* Begin Material *

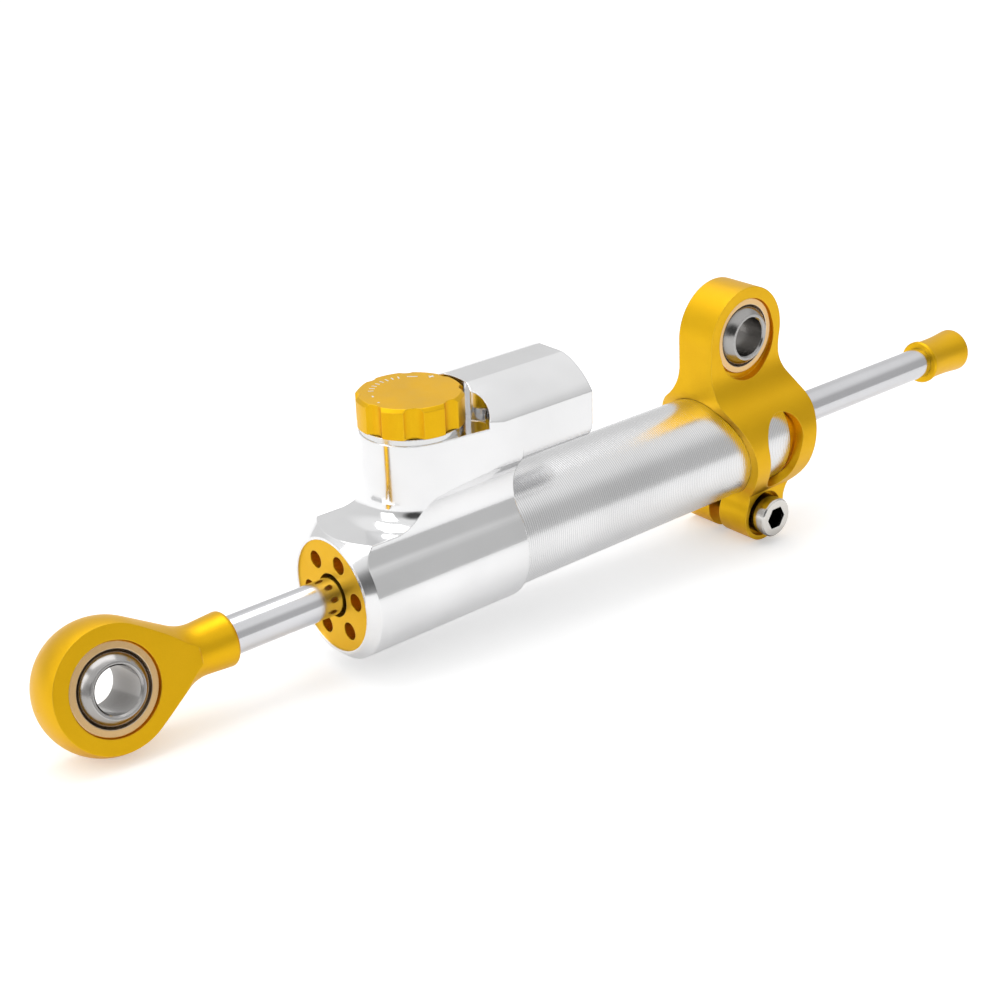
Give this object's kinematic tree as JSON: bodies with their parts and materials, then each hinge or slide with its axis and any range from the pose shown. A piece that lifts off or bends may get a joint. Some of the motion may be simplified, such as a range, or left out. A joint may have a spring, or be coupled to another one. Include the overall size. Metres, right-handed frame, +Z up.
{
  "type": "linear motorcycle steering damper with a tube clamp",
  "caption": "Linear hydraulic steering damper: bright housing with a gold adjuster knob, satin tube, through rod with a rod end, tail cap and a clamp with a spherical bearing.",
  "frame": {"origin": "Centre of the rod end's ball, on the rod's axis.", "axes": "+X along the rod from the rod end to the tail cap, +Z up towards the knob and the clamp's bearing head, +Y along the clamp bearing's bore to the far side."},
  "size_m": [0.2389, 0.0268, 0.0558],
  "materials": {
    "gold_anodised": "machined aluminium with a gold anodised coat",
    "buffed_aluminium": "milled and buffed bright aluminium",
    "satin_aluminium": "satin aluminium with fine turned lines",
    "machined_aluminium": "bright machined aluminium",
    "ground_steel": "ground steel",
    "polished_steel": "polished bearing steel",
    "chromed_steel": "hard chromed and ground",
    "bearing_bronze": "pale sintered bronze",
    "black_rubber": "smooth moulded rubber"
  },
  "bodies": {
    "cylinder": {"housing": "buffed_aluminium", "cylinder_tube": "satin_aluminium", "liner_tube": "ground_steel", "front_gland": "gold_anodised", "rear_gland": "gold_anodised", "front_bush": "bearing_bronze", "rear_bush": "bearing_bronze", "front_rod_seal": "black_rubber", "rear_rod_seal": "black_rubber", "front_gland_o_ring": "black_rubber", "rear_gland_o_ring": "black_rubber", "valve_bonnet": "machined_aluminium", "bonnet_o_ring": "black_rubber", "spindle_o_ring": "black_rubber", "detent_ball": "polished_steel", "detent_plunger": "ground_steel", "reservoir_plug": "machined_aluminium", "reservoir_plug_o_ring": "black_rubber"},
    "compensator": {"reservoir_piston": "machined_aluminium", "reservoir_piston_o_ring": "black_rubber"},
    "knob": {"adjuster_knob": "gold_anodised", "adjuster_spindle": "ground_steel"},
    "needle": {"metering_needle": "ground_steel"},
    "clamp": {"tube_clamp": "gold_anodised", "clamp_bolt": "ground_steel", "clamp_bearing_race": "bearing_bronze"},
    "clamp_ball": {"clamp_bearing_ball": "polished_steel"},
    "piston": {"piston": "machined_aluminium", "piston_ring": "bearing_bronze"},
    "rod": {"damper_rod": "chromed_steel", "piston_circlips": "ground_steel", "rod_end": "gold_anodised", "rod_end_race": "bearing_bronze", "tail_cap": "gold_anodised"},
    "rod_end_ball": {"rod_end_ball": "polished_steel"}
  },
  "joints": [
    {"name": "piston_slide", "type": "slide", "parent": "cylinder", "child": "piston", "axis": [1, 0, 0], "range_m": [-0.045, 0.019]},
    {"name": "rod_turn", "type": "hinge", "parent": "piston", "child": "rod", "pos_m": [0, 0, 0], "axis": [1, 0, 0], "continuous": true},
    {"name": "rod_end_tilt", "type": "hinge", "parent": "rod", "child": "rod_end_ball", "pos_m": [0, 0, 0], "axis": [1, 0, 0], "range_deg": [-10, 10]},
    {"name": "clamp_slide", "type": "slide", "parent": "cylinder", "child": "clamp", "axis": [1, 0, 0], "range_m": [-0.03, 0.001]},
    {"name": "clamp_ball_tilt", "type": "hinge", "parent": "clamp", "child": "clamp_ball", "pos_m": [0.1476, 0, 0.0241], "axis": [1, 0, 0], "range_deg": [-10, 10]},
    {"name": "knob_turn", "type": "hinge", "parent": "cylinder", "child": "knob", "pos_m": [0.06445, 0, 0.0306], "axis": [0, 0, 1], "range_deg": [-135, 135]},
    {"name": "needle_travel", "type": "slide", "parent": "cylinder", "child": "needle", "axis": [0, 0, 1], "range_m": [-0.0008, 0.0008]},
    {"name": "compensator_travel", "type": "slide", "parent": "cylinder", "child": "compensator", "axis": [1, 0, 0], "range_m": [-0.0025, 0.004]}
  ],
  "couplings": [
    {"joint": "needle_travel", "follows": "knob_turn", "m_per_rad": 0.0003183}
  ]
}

* End Material *

◆ **Set exercise**: Copy all of the data exactly.

◆ **Response to this exercise**:
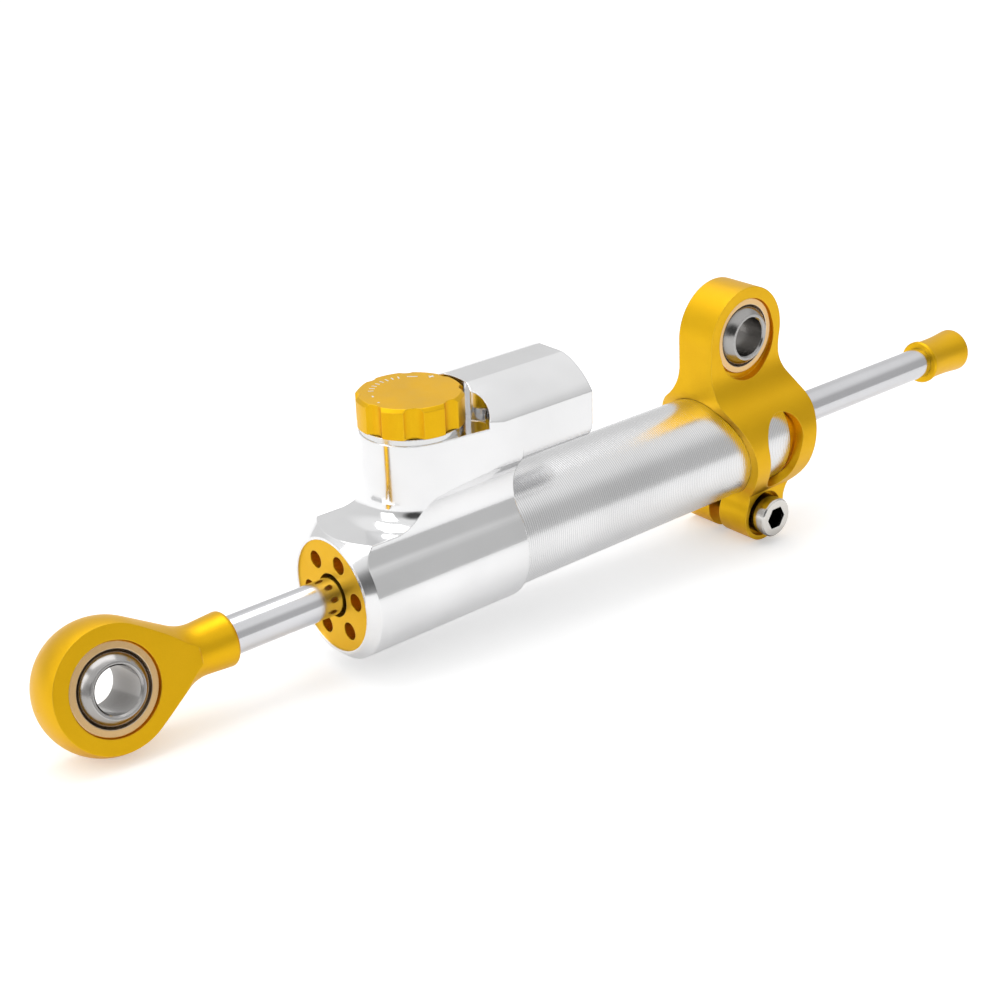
Give this object's kinematic tree as JSON: bodies with their parts and materials, then each hinge or slide with its axis and any range from the pose shown. A piece that lifts off or bends may get a joint. Some of the motion may be simplified, such as a range, or left out. A joint may have a spring, or be coupled to another one. Include the overall size. Metres, right-handed frame, +Z up.
{
  "type": "linear motorcycle steering damper with a tube clamp",
  "caption": "Linear hydraulic steering damper: bright housing with a gold adjuster knob, satin tube, through rod with a rod end, tail cap and a clamp with a spherical bearing.",
  "frame": {"origin": "Centre of the rod end's ball, on the rod's axis.", "axes": "+X along the rod from the rod end to the tail cap, +Z up towards the knob and the clamp's bearing head, +Y along the clamp bearing's bore to the far side."},
  "size_m": [0.2389, 0.0268, 0.0558],
  "materials": {
    "gold_anodised": "machined aluminium with a gold anodised coat",
    "buffed_aluminium": "milled and buffed bright aluminium",
    "satin_aluminium": "satin aluminium with fine turned lines",
    "machined_aluminium": "bright machined aluminium",
    "ground_steel": "ground steel",
    "polished_steel": "polished bearing steel",
    "chromed_steel": "hard chromed and ground",
    "bearing_bronze": "pale sintered bronze",
    "black_rubber": "smooth moulded rubber"
  },
  "bodies": {
    "cylinder": {"housing": "buffed_aluminium", "cylinder_tube": "satin_aluminium", "liner_tube": "ground_steel", "front_gland": "gold_anodised", "rear_gland": "gold_anodised", "front_bush": "bearing_bronze", "rear_bush": "bearing_bronze", "front_rod_seal": "black_rubber", "rear_rod_seal": "black_rubber", "front_gland_o_ring": "black_rubber", "rear_gland_o_ring": "black_rubber", "valve_bonnet": "machined_aluminium", "bonnet_o_ring": "black_rubber", "spindle_o_ring": "black_rubber", "detent_ball": "polished_steel", "detent_plunger": "ground_steel", "reservoir_plug": "machined_aluminium", "reservoir_plug_o_ring": "black_rubber"},
    "compensator": {"reservoir_piston": "machined_aluminium", "reservoir_piston_o_ring": "black_rubber"},
    "knob": {"adjuster_knob": "gold_anodised", "adjuster_spindle": "ground_steel"},
    "needle": {"metering_needle": "ground_steel"},
    "clamp": {"tube_clamp": "gold_anodised", "clamp_bolt": "ground_steel", "clamp_bearing_race": "bearing_bronze"},
    "clamp_ball": {"clamp_bearing_ball": "polished_steel"},
    "piston": {"piston": "machined_aluminium", "piston_ring": "bearing_bronze"},
    "rod": {"damper_rod": "chromed_steel", "piston_circlips": "ground_steel", "rod_end": "gold_anodised", "rod_end_race": "bearing_bronze", "tail_cap": "gold_anodised"},
    "rod_end_ball": {"rod_end_ball": "polished_steel"}
  },
  "joints": [
    {"name": "piston_slide", "type": "slide", "parent": "cylinder", "child": "piston", "axis": [1, 0, 0], "range_m": [-0.045, 0.019]},
    {"name": "rod_turn", "type": "hinge", "parent": "piston", "child": "rod", "pos_m": [0, 0, 0], "axis": [1, 0, 0], "continuous": true},
    {"name": "rod_end_tilt", "type": "hinge", "parent": "rod", "child": "rod_end_ball", "pos_m": [0, 0, 0], "axis": [1, 0, 0], "range_deg": [-10, 10]},
    {"name": "clamp_slide", "type": "slide", "parent": "cylinder", "child": "clamp", "axis": [1, 0, 0], "range_m": [-0.03, 0.001]},
    {"name": "clamp_ball_tilt", "type": "hinge", "parent": "clamp", "child": "clamp_ball", "pos_m": [0.1476, 0, 0.0241], "axis": [1, 0, 0], "range_deg": [-10, 10]},
    {"name": "knob_turn", "type": "hinge", "parent": "cylinder", "child": "knob", "pos_m": [0.06445, 0, 0.0306], "axis": [0, 0, 1], "range_deg": [-135, 135]},
    {"name": "needle_travel", "type": "slide", "parent": "cylinder", "child": "needle", "axis": [0, 0, 1], "range_m": [-0.0008, 0.0008]},
    {"name": "compensator_travel", "type": "slide", "parent": "cylinder", "child": "compensator", "axis": [1, 0, 0], "range_m": [-0.0025, 0.004]}
  ],
  "couplings": [
    {"joint": "needle_travel", "follows": "knob_turn", "m_per_rad": 0.0003183}
  ]
}